* CHALLENGE *
Write out the whole listing again, exactly.

=== DATA ===

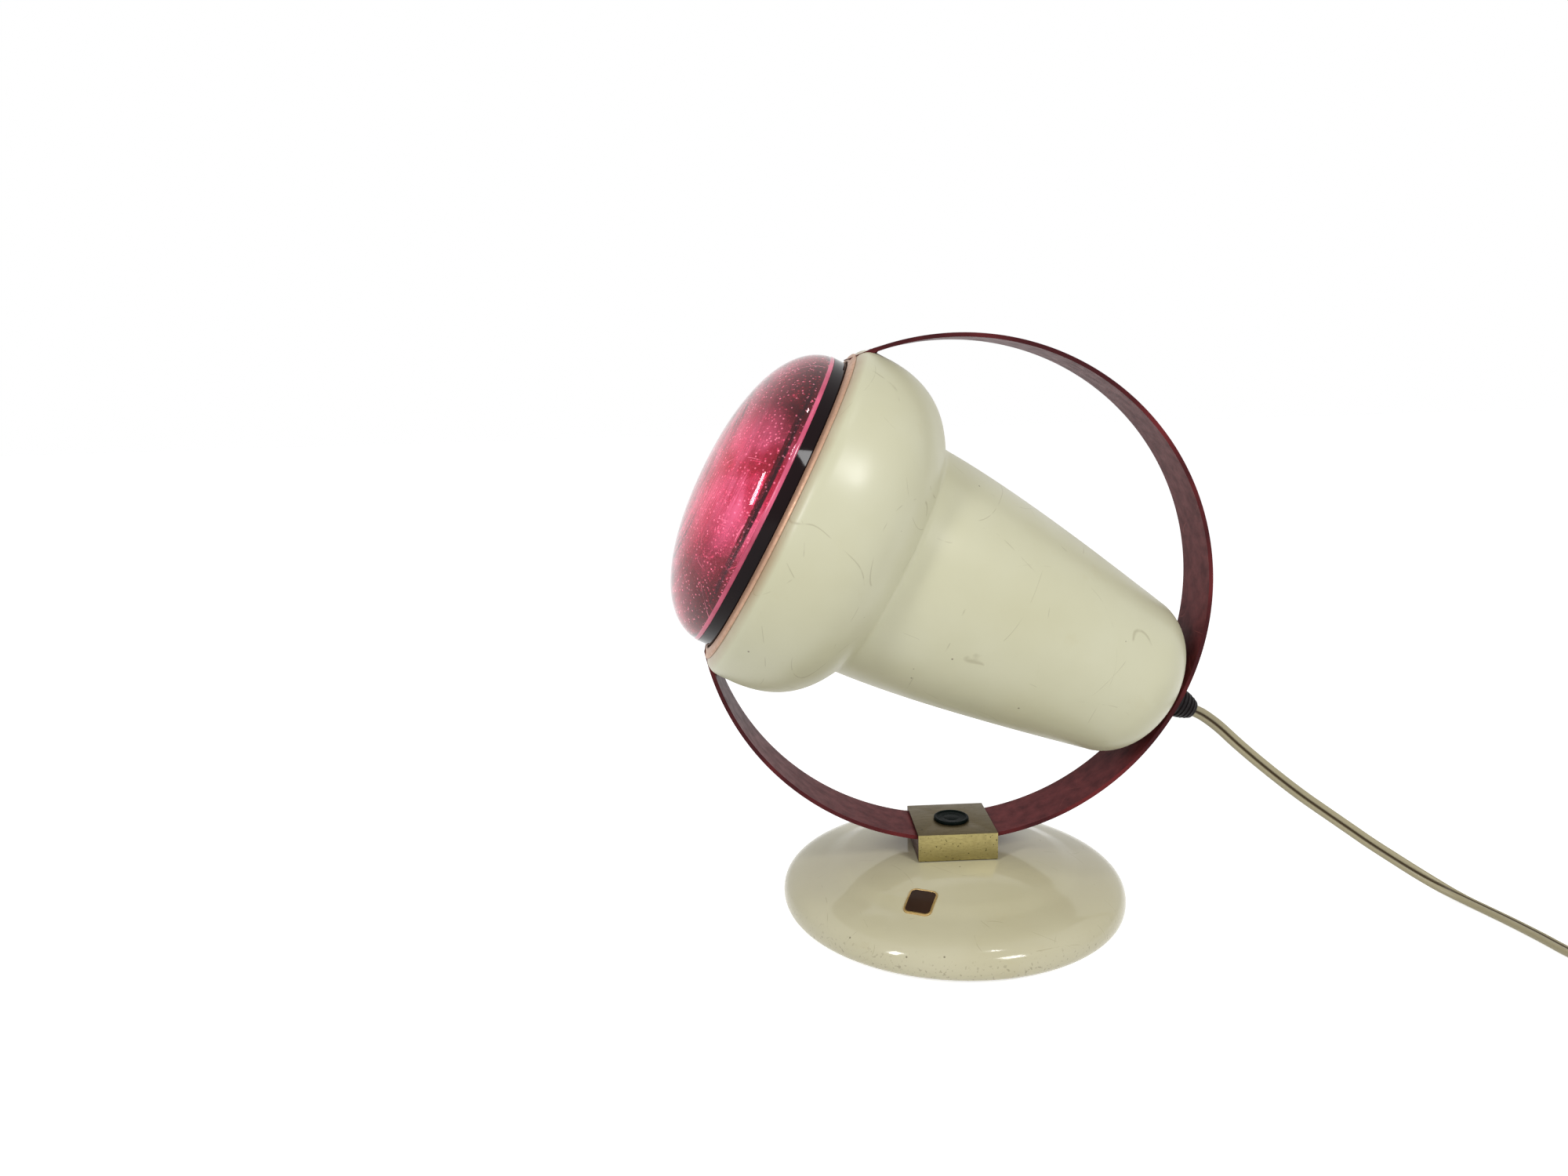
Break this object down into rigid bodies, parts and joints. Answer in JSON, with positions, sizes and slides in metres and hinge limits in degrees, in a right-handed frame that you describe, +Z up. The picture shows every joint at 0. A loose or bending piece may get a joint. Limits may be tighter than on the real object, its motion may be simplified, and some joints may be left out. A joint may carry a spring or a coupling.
{
  "type": "infrared heat lamp",
  "caption": "Table infrared heat lamp: spun head with a red reflector bulb, held in a flat steel hoop that slides through a clamp on a round weighted base.",
  "frame": {"origin": "middle of the felt underside of the base, on the table", "axes": "+Z up; the hoop lies in the XZ plane; the head faces -X, tilted up 28 degrees, and the lead leaves at +X"},
  "size_m": [0.4225, 0.2104, 0.231],
  "materials": {
    "cream_enamel": "stoved enamel, satin gloss",
    "red_enamel": "dark oxblood enamel, satin",
    "bronze_rim": "bronze lacquer, worn satin",
    "clamp_brass": "brushed, dulled and pitted",
    "cast_weight": "raw casting",
    "felt": "dense felt",
    "badge_plate": "brown lacquer with a bare edge",
    "fibre": "vulcanised fibre",
    "black_button": "moulded, dull gloss",
    "gland_black": "moulded, ribbed",
    "bakelite": "moulded phenolic",
    "zinc_steel": "zinc plated",
    "spring_steel": "blued",
    "red_glass": "stippled pressed glass, ruby red",
    "band_glass": "mirror-backed glass, near black from outside",
    "clear_glass": "clear glass",
    "tungsten": "bare wire",
    "plain_brass": "bright brass",
    "lead_ivory": "soft vinyl, slightly yellowed",
    "plug_ivory": "moulded, satin",
    "tie_black": "soft plastic"
  },
  "bodies": {
    "base": {"base_shell": "cream_enamel", "base_weight": "cast_weight", "base_pad": "felt", "badge": "badge_plate", "swivel_washer": "fibre"},
    "clamp": {"clamp_block": "clamp_brass", "friction_button": "black_button", "friction_pad": "fibre", "pressure_spring": "spring_steel", "pivot_stud": "zinc_steel", "spring_washer": "spring_steel", "pivot_nut": "zinc_steel", "cord_lead": "lead_ivory", "cord_coil": "lead_ivory", "coil_tie": "tie_black", "plug_body": "plug_ivory", "plug_pins": "plain_brass", "plug_screw": "plain_brass"},
    "head": {"hoop": "red_enamel", "hoop_clips": "spring_steel", "shade": "cream_enamel", "rim_ring": "bronze_rim", "bulb_lens": "red_glass", "bulb_reflector": "band_glass", "bulb_stem": "clear_glass", "filament": "tungsten", "bulb_cap": "plain_brass", "cap_insulator": "bakelite", "bulb_contact": "zinc_steel", "lampholder": "bakelite", "screw_shell": "plain_brass", "holder_contact": "plain_brass", "terminals": "plain_brass", "core_wires": "lead_ivory", "tail_tube": "zinc_steel", "tail_nut": "zinc_steel", "tail_washer": "zinc_steel", "gland": "gland_black"}
  },
  "joints": [
    {"name": "base_swivel", "type": "hinge", "parent": "base", "child": "clamp", "pos_m": [0, 0, 0.0236], "axis": [0, 0, 1], "continuous": true},
    {"name": "head_tilt", "type": "hinge", "parent": "clamp", "child": "head", "pos_m": [0, 0, 0.131], "axis": [0, 1, 0], "range_deg": [-58, 38]}
  ]
}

===

* TASK RESPONSE *
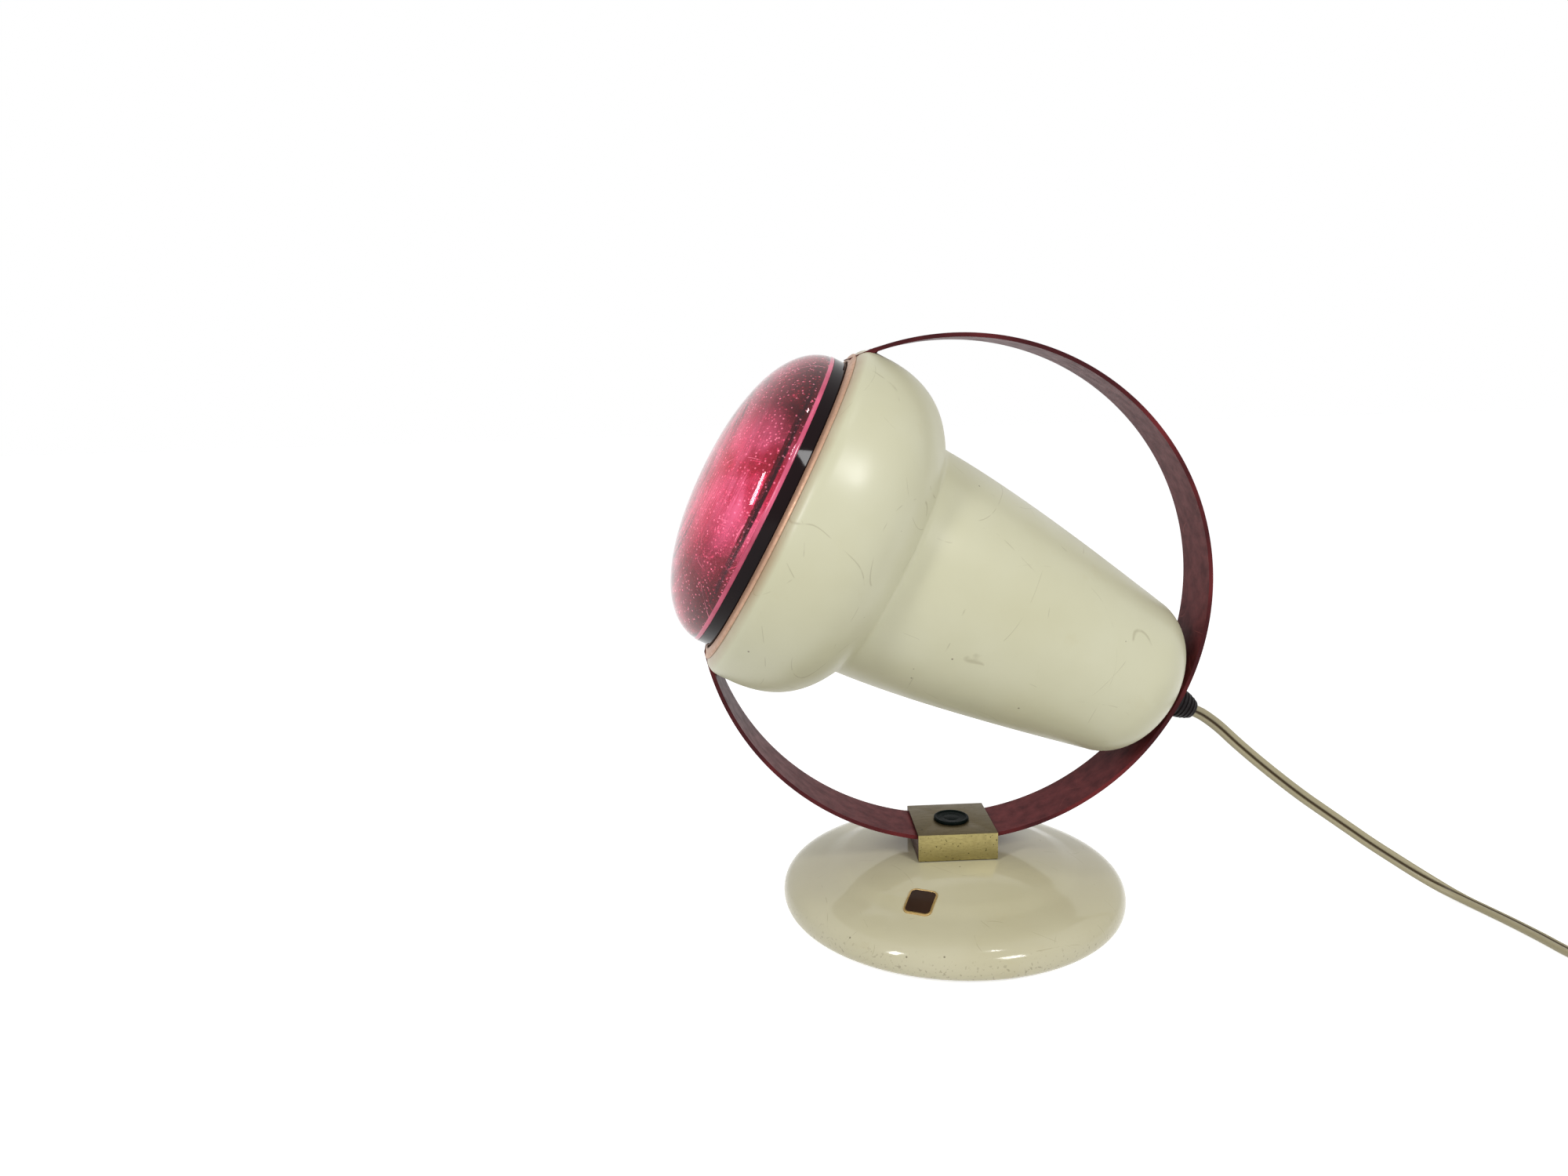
Break this object down into rigid bodies, parts and joints. Answer in JSON, with positions, sizes and slides in metres and hinge limits in degrees, in a right-handed frame that you describe, +Z up. The picture shows every joint at 0. A loose or bending piece may get a joint. Limits may be tighter than on the real object, its motion may be simplified, and some joints may be left out. A joint may carry a spring or a coupling.
{
  "type": "infrared heat lamp",
  "caption": "Table infrared heat lamp: spun head with a red reflector bulb, held in a flat steel hoop that slides through a clamp on a round weighted base.",
  "frame": {"origin": "middle of the felt underside of the base, on the table", "axes": "+Z up; the hoop lies in the XZ plane; the head faces -X, tilted up 28 degrees, and the lead leaves at +X"},
  "size_m": [0.4225, 0.2104, 0.231],
  "materials": {
    "cream_enamel": "stoved enamel, satin gloss",
    "red_enamel": "dark oxblood enamel, satin",
    "bronze_rim": "bronze lacquer, worn satin",
    "clamp_brass": "brushed, dulled and pitted",
    "cast_weight": "raw casting",
    "felt": "dense felt",
    "badge_plate": "brown lacquer with a bare edge",
    "fibre": "vulcanised fibre",
    "black_button": "moulded, dull gloss",
    "gland_black": "moulded, ribbed",
    "bakelite": "moulded phenolic",
    "zinc_steel": "zinc plated",
    "spring_steel": "blued",
    "red_glass": "stippled pressed glass, ruby red",
    "band_glass": "mirror-backed glass, near black from outside",
    "clear_glass": "clear glass",
    "tungsten": "bare wire",
    "plain_brass": "bright brass",
    "lead_ivory": "soft vinyl, slightly yellowed",
    "plug_ivory": "moulded, satin",
    "tie_black": "soft plastic"
  },
  "bodies": {
    "base": {"base_shell": "cream_enamel", "base_weight": "cast_weight", "base_pad": "felt", "badge": "badge_plate", "swivel_washer": "fibre"},
    "clamp": {"clamp_block": "clamp_brass", "friction_button": "black_button", "friction_pad": "fibre", "pressure_spring": "spring_steel", "pivot_stud": "zinc_steel", "spring_washer": "spring_steel", "pivot_nut": "zinc_steel", "cord_lead": "lead_ivory", "cord_coil": "lead_ivory", "coil_tie": "tie_black", "plug_body": "plug_ivory", "plug_pins": "plain_brass", "plug_screw": "plain_brass"},
    "head": {"hoop": "red_enamel", "hoop_clips": "spring_steel", "shade": "cream_enamel", "rim_ring": "bronze_rim", "bulb_lens": "red_glass", "bulb_reflector": "band_glass", "bulb_stem": "clear_glass", "filament": "tungsten", "bulb_cap": "plain_brass", "cap_insulator": "bakelite", "bulb_contact": "zinc_steel", "lampholder": "bakelite", "screw_shell": "plain_brass", "holder_contact": "plain_brass", "terminals": "plain_brass", "core_wires": "lead_ivory", "tail_tube": "zinc_steel", "tail_nut": "zinc_steel", "tail_washer": "zinc_steel", "gland": "gland_black"}
  },
  "joints": [
    {"name": "base_swivel", "type": "hinge", "parent": "base", "child": "clamp", "pos_m": [0, 0, 0.0236], "axis": [0, 0, 1], "continuous": true},
    {"name": "head_tilt", "type": "hinge", "parent": "clamp", "child": "head", "pos_m": [0, 0, 0.131], "axis": [0, 1, 0], "range_deg": [-58, 38]}
  ]
}